Chinese police debut face-scanning glasses at highway checkpoints

Chinese police debut face-scanning glasses at highway checkpoints
The most recent advancement in China's facial recognition surveillance software is being sported by police officers at roadside checkpoints: glasses that scan and identify faces within three seconds.
 
The technology, which was first noted in use on March 10 outside Beijing, is supposedly able to scan and identify faces, then provide identity information, such as plate registration numbers, to police in real time.
 
The AI-powered glasses, made by LLVision, scan the faces of vehicle occupants and the plates, flagging with a red box and warning sign to the wearer when any match up with a centralized "blacklist."
 
The test – which coincides with the annual meeting of China's parliament in central Beijing – underscores a major push by China's leaders to leverage technology to boost security in the country.
 
That drive has led to growing concerns that China is developing a sophisticated surveillance state.
 
"[China's] leadership once felt a degree of trepidation over the advancement of the internet and communication technologies," said David Bandurski, co-director of the China Media Project, a media studies research project at the University of Hong Kong.
 
"It now sees them as absolutely indispensable tools of social and political control."
 
Wu Fei, chief executive of LLVision, said people should not be worried about privacy concerns because China's authorities were using the equipment for "noble causes," catching suspects and fugitives from the law.
 
"We trust the government," he told Reuters at the company's headquarters in Beijing.
 
The new technologies range from police robots for crowd control, to drones to monitor border areas, and artificially intelligent systems to track and censor behavior online.
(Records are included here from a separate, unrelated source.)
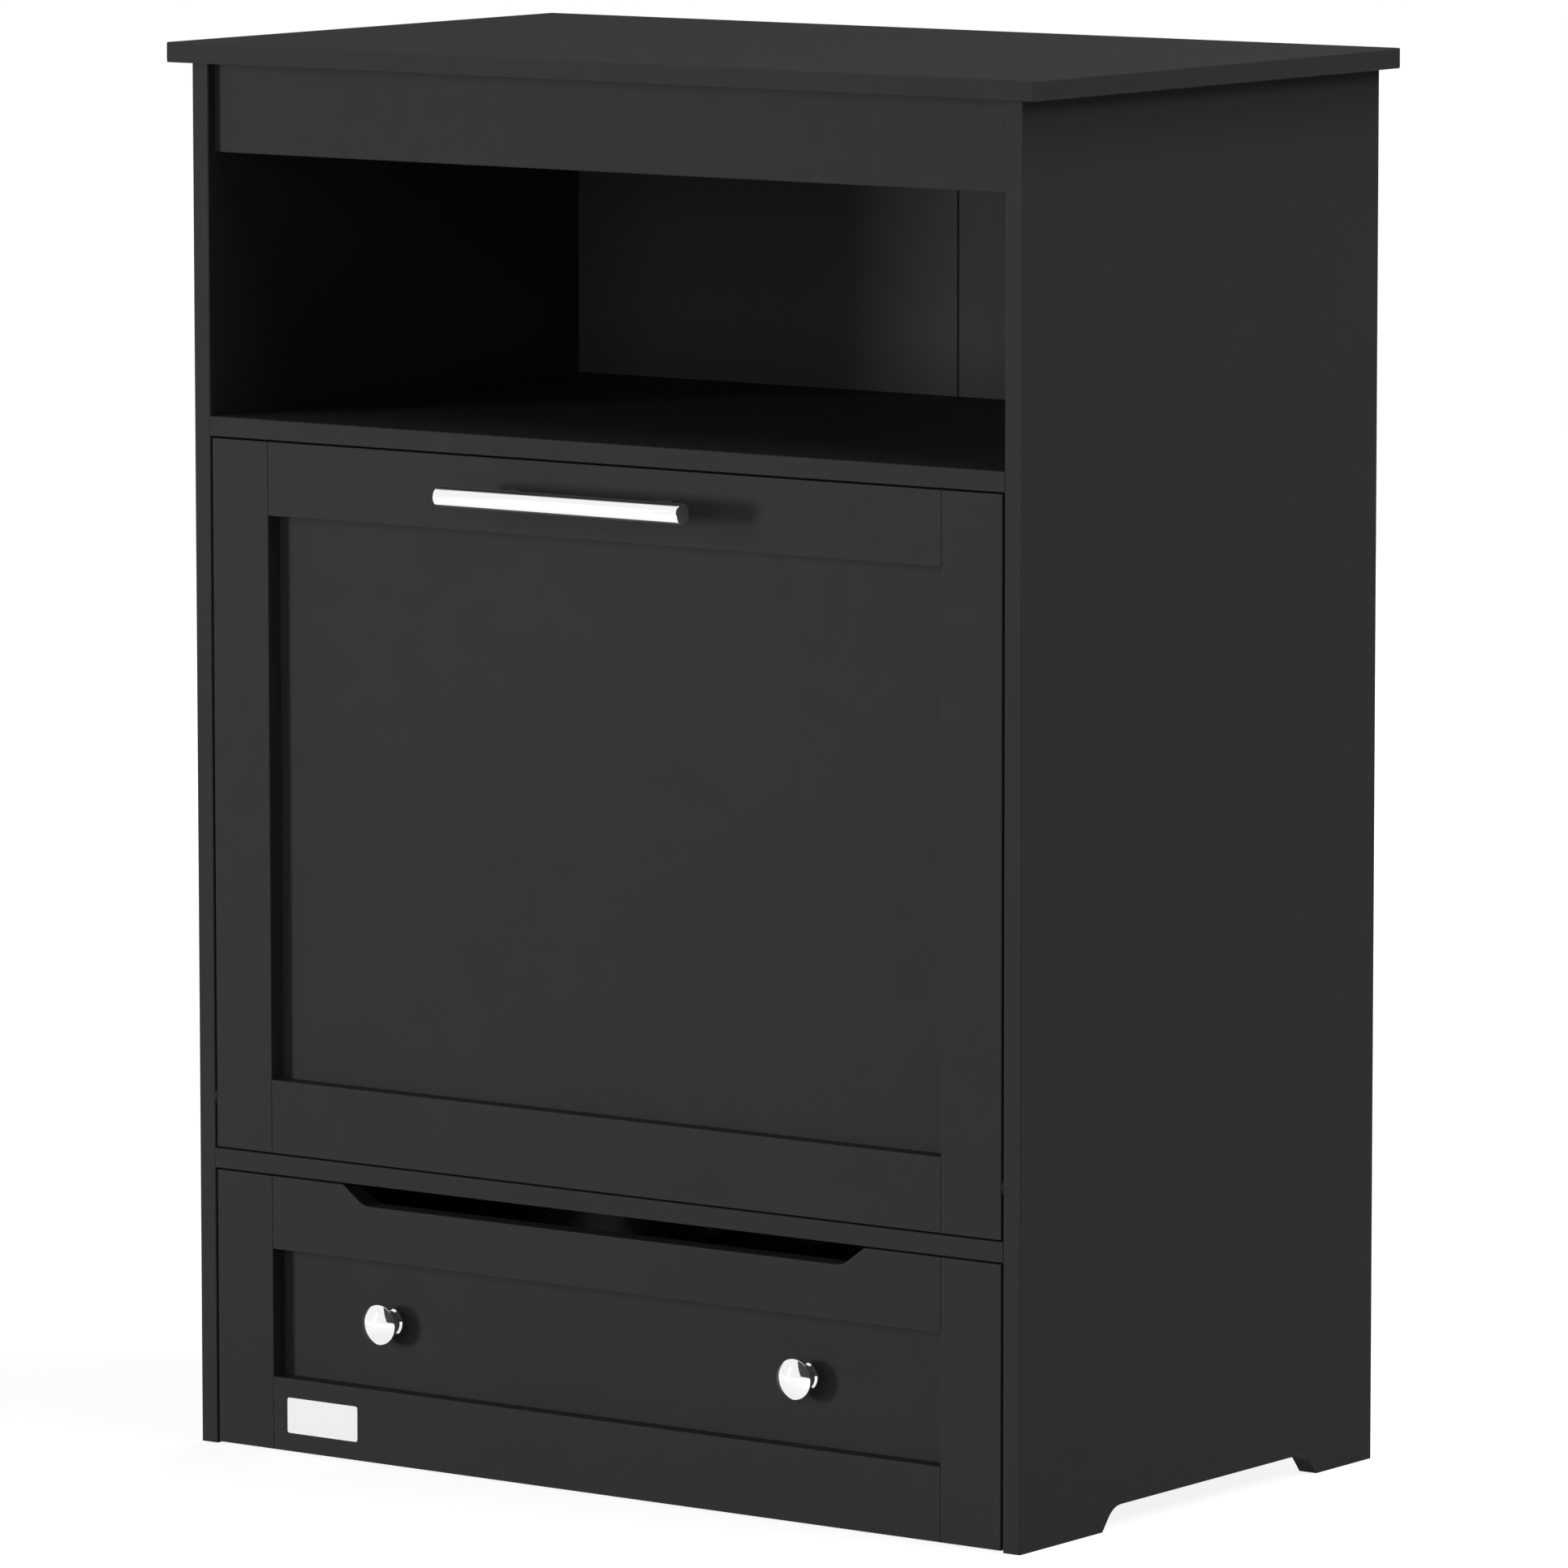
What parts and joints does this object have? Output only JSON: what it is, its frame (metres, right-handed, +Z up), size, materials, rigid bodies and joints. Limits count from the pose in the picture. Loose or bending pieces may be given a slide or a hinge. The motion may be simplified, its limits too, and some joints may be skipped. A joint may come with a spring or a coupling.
{
  "type": "pet feeder cabinet",
  "caption": "Free-standing black cabinet with an open shelf, a tilt-out food bin behind a framed front with a bar handle, and a drawer that carries lift-out steel feeding bowls.",
  "frame": {"origin": "on the floor under the middle of the whole cabinet, its handle included", "axes": "+X to the viewer's right as the cabinet is faced, +Y to the back, +Z up"},
  "size_m": [0.626, 0.4062, 0.841],
  "materials": {
    "black_lacquer": "black lacquered board, satin",
    "black_sheet": "thin black faced sheet, satin",
    "bright_chrome": "polished",
    "bowl_steel": "spun stainless, satin",
    "zinc_steel": "zinc plated",
    "runner_paint": "black epoxy",
    "white_nylon": "moulded nylon",
    "black_plastic": "moulded",
    "clear_rubber": "soft pad"
  },
  "bodies": {
    "cabinet": {"top_panel": "black_lacquer", "left_side_panel": "black_lacquer", "right_side_panel": "black_lacquer", "front_apron": "black_lacquer", "upper_shelf": "black_lacquer", "lower_divider": "black_lacquer", "back_panel_left": "black_sheet", "back_panel_right": "black_sheet", "rear_rail": "black_lacquer", "stop_rail": "black_lacquer", "magnetic_catch": "black_plastic", "bumper_pads": "clear_rubber", "pivot_bushes": "black_plastic", "carcass_cams": "zinc_steel", "carcass_bolts": "zinc_steel", "left_cabinet_runner": "runner_paint", "right_cabinet_runner": "runner_paint"},
    "tilt_bin": {"bin_front_left_stile": "black_lacquer", "bin_front_right_stile": "black_lacquer", "bin_front_top_rail": "black_lacquer", "bin_front_bottom_rail": "black_lacquer", "bin_front_panel": "black_lacquer", "handle_bar": "bright_chrome", "handle_posts": "bright_chrome", "handle_screws": "zinc_steel", "pivot_pins": "zinc_steel", "catch_strike": "zinc_steel", "bin_left_side": "black_lacquer", "bin_right_side": "black_lacquer", "bin_rear_panel": "black_lacquer", "bin_bottom_panel": "black_lacquer", "bin_cams": "zinc_steel", "bin_bolts": "zinc_steel"},
    "drawer": {"drawer_front_left_stile": "black_lacquer", "drawer_front_right_stile": "black_lacquer", "drawer_front_top_rail": "black_lacquer", "drawer_front_bottom_rail": "black_lacquer", "drawer_front_panel": "black_lacquer", "left_knob": "bright_chrome", "right_knob": "bright_chrome", "knob_screws": "zinc_steel", "drawer_left_side": "black_lacquer", "drawer_right_side": "black_lacquer", "drawer_back": "black_lacquer", "drawer_bottom": "black_sheet", "bowl_board": "black_lacquer", "drawer_cams": "zinc_steel", "drawer_bolts": "zinc_steel", "left_drawer_runner": "runner_paint", "right_drawer_runner": "runner_paint"},
    "bowl_left": {"left_bowl": "bowl_steel"},
    "bowl_right": {"right_bowl": "bowl_steel"},
    "roller_front_left": {"left_front_roller": "white_nylon"},
    "roller_front_right": {"right_front_roller": "white_nylon"},
    "roller_rear_left": {"left_rear_roller": "white_nylon"},
    "roller_rear_right": {"right_rear_roller": "white_nylon"}
  },
  "joints": [
    {"name": "bin_tilt", "type": "hinge", "parent": "cabinet", "child": "tilt_bin", "pos_m": [0, -0.15837, 0.2105], "axis": [1, 0, 0], "range_deg": [0, 35]},
    {"name": "drawer_slide", "type": "slide", "parent": "cabinet", "child": "drawer", "axis": [0, -1, 0], "range_m": [0, 0.24]},
    {"name": "left_bowl_lift", "type": "slide", "parent": "drawer", "child": "bowl_left", "axis": [0, 0, 1], "range_m": [0, 0.03]},
    {"name": "right_bowl_lift", "type": "slide", "parent": "drawer", "child": "bowl_right", "axis": [0, 0, 1], "range_m": [0, 0.03]},
    {"name": "left_front_roller_spin", "type": "hinge", "parent": "cabinet", "child": "roller_front_left", "pos_m": [-0.2828, -0.13487, 0.0317], "axis": [1, 0, 0], "continuous": true},
    {"name": "left_rear_roller_spin", "type": "hinge", "parent": "drawer", "child": "roller_rear_left", "pos_m": [-0.2807, 0.12812, 0.0315], "axis": [1, 0, 0], "continuous": true},
    {"name": "right_front_roller_spin", "type": "hinge", "parent": "cabinet", "child": "roller_front_right", "pos_m": [0.2828, -0.13487, 0.0317], "axis": [1, 0, 0], "continuous": true},
    {"name": "right_rear_roller_spin", "type": "hinge", "parent": "drawer", "child": "roller_rear_right", "pos_m": [0.2807, 0.12812, 0.0315], "axis": [1, 0, 0], "continuous": true}
  ],
  "couplings": [
    {"joint": "left_front_roller_spin", "follows": "drawer_slide", "rad_per_m": 100},
    {"joint": "left_rear_roller_spin", "follows": "drawer_slide", "rad_per_m": 100},
    {"joint": "right_front_roller_spin", "follows": "drawer_slide", "rad_per_m": 100},
    {"joint": "right_rear_roller_spin", "follows": "drawer_slide", "rad_per_m": 100}
  ]
}
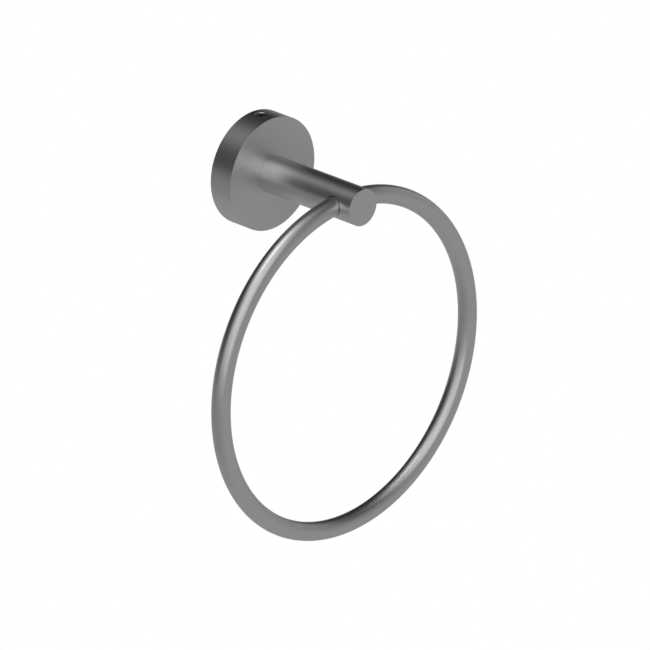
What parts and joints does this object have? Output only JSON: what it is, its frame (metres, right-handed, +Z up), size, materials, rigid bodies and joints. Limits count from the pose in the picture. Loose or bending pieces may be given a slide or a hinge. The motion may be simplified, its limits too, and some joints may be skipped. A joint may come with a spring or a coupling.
{
  "type": "towel ring",
  "caption": "Wall mounted towel ring: a round rod ring hangs loose in a straight round post that stands out from a round wall rose.",
  "frame": {"origin": "centre of the rose and of the wall bracket, on the wall plane", "axes": "+Y into the wall, square to it; +Z up; +X to the right as a person facing the wall sees it; the towel ring stands out from the wall towards -Y"},
  "size_m": [0.173, 0.072, 0.196],
  "materials": {
    "satin_steel": "fine satin, finely blasted stainless steel",
    "bracket_steel": "bare turned stainless steel",
    "grub_steel": "oiled dark stainless steel",
    "screw_steel": "plain stainless steel"
  },
  "bodies": {
    "wall_mount": {"rose": "satin_steel", "post": "satin_steel", "wall_bracket": "bracket_steel", "grub_screw": "grub_steel", "fixing_screw": "screw_steel", "flat_washer": "screw_steel", "spring_washer": "screw_steel"},
    "ring": {"ring": "satin_steel"}
  },
  "joints": [
    {"name": "ring_swing", "type": "hinge", "parent": "wall_mount", "child": "ring", "pos_m": [0, -0.061, 0], "axis": [-1, 0, 0], "range_deg": [-20, 200]}
  ]
}
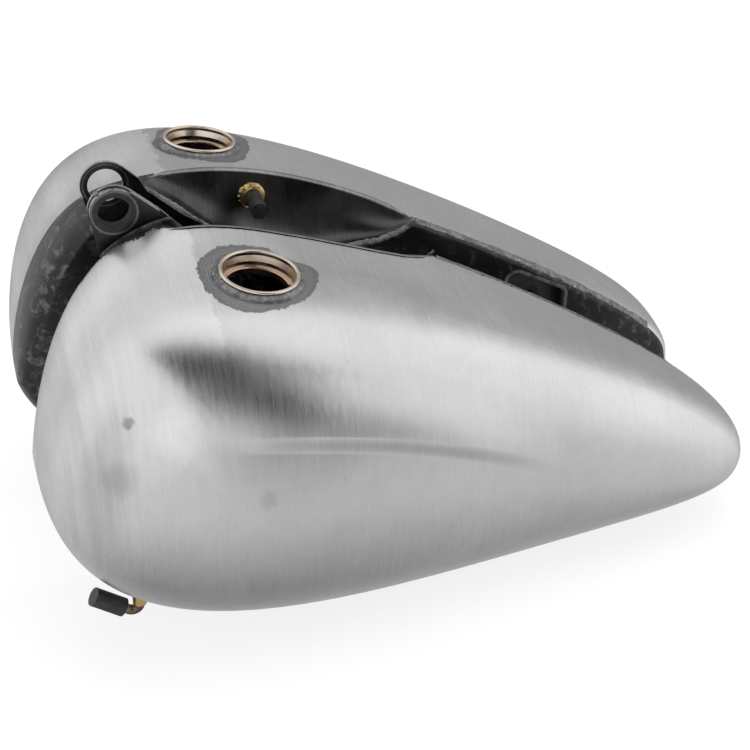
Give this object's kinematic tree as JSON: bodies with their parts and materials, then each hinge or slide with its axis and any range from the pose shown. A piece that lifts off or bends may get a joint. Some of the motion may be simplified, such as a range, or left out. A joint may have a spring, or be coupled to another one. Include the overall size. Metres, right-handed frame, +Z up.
{
  "type": "fuel tank",
  "caption": "Split motorcycle fuel tank: two teardrop tanks of brushed steel with a tunnel between, rolled filler necks, a dished recess, front eyes, capped vents and crossover pipes",
  "frame": {"origin": "on the floor, at the middle of the pair's plan outline", "axes": "+X from the rounded nose to the tail, +Y to the right of the motorcycle, +Z up"},
  "size_m": [0.5806, 0.445, 0.332],
  "materials": {
    "brushed_shell": "satin, brushed by hand in fine lines",
    "dark_steel": "dull mill finish",
    "weld_bead": "rough weld bead, ground flat in places",
    "ground_weld": "ground weld with swirl marks",
    "neck_plating": "satin, warm tint",
    "copper_wash": "thin copper wash",
    "brass": "brazed, satin",
    "black_vinyl": "satin"
  },
  "bodies": {
    "left_tank": {"left_outer_shell": "brushed_shell", "left_inner_shell": "brushed_shell", "left_dash_recess": "dark_steel", "left_top_seam_weld": "weld_bead", "left_bottom_seam_weld": "weld_bead", "left_filler_neck": "neck_plating", "left_cam_ledge": "copper_wash", "left_neck_weld": "ground_weld", "left_vent_fitting": "brass", "left_crossover_pipe": "brass", "left_crossover_braze": "brass", "left_rear_pocket": "dark_steel", "left_rear_boss": "dark_steel", "left_pocket_weld": "weld_bead", "left_mount_bracket": "dark_steel", "left_mount_sleeve": "dark_steel", "left_sleeve_tacks": "weld_bead", "left_mount_weld": "ground_weld", "left_tap_boss": "neck_plating"},
    "right_tank": {"right_outer_shell": "brushed_shell", "right_inner_shell": "brushed_shell", "right_dash_recess": "dark_steel", "right_top_seam_weld": "weld_bead", "right_bottom_seam_weld": "weld_bead", "right_filler_neck": "neck_plating", "right_cam_ledge": "copper_wash", "right_neck_weld": "ground_weld", "right_vent_fitting": "brass", "right_crossover_pipe": "brass", "right_crossover_braze": "brass", "right_rear_pocket": "dark_steel", "right_rear_boss": "dark_steel", "right_pocket_weld": "weld_bead", "right_mount_tab": "dark_steel", "right_mount_weld": "ground_weld"},
    "left_vent_plug": {"left_vent_cap": "black_vinyl"},
    "right_vent_plug": {"right_vent_cap": "black_vinyl"},
    "left_crossover_plug": {"left_crossover_cap": "black_vinyl"},
    "right_crossover_plug": {"right_crossover_cap": "black_vinyl"}
  },
  "joints": [
    {"name": "right_tank_part", "type": "slide", "parent": "left_tank", "child": "right_tank", "axis": [0, 1, 0], "range_m": [0, 0.1]},
    {"name": "left_vent_cap_pull", "type": "slide", "parent": "left_tank", "child": "left_vent_plug", "axis": [0, 1, 0], "range_m": [0, 0.018]},
    {"name": "right_vent_cap_pull", "type": "slide", "parent": "right_tank", "child": "right_vent_plug", "axis": [0, -1, 0], "range_m": [0, 0.018]},
    {"name": "left_crossover_cap_pull", "type": "slide", "parent": "left_tank", "child": "left_crossover_plug", "axis": [-0.8192, 0, 0.5736], "range_m": [0, 0.024]},
    {"name": "right_crossover_cap_pull", "type": "slide", "parent": "right_tank", "child": "right_crossover_plug", "axis": [-0.8192, 0, 0.5736], "range_m": [0, 0.024]}
  ]
}
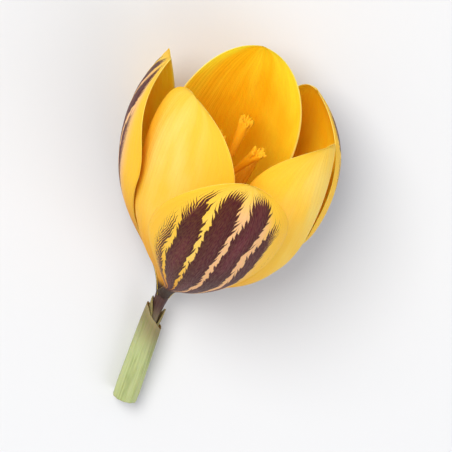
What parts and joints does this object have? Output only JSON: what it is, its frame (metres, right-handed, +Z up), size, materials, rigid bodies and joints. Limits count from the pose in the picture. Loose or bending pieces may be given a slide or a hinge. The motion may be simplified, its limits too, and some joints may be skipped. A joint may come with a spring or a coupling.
{
  "type": "crocus flower",
  "caption": "Open yellow crocus flower with dark striped outer petals, stamens, style and a short sheathed stem, picked and lying on its side",
  "frame": {"origin": "the centre of the flower's footprint box, on the surface it lies on", "axes": "+Z up, +Y from the cut end of the stem towards the tips of the petals, +X to the flower's right as seen from above with the stem towards the viewer"},
  "size_m": [0.0318, 0.0584, 0.0359],
  "materials": {
    "striped_petal": "satin",
    "plain_petal": "satin",
    "flower_tube": "satin",
    "sheath_leaf": "satin",
    "papery_bract": "matte",
    "pollen": "matte",
    "stigma": "satin"
  },
  "bodies": {
    "root": {"outer_tepal_front": "striped_petal", "outer_tepal_left": "striped_petal", "outer_tepal_right": "striped_petal", "inner_tepal_left": "plain_petal", "inner_tepal_right": "plain_petal", "inner_tepal_back": "plain_petal", "perianth_tube": "flower_tube", "sheath": "sheath_leaf", "bract": "papery_bract", "bracteole": "papery_bract", "stamen_front": "pollen", "stamen_left": "pollen", "stamen_right": "pollen", "style": "stigma"}
  },
  "joints": []
}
There are also scanners to forcibly read mobile phone data and even police dogs with virtual reality cameras.
 
At the meeting of the NPC, most delegates said the increasing use of technology to improve state security was a positive, and that the benefits far outweighed privacy concerns.
 
"This is a good thing, it means our technology is really leading the world," said Lu Yaping, a delegate from Jiangsu province in eastern China. "I don't have any concerns about safety."
 
China dished out $6.4 billion on surveillance in 2017, with that number rising at a steady annual 12 percent. The country now uses 176 million active surveillance cameras, expected to number 626 million by 2020, according to research firm IHS Market.
 
While the People's Republic has gotten a bad rap for its societal controls, other countries are looking into advanced surveillance systems similar to the police glasses. Germany announced in August it would test a biometric recognition system for Berlin's subway.
 
And, the world's most monitored nation remains the United Kingdom, possessing 20 percent of the world's surveillance cameras to monitor its 65.6 million inhabitants—less than 1 percent of the global population.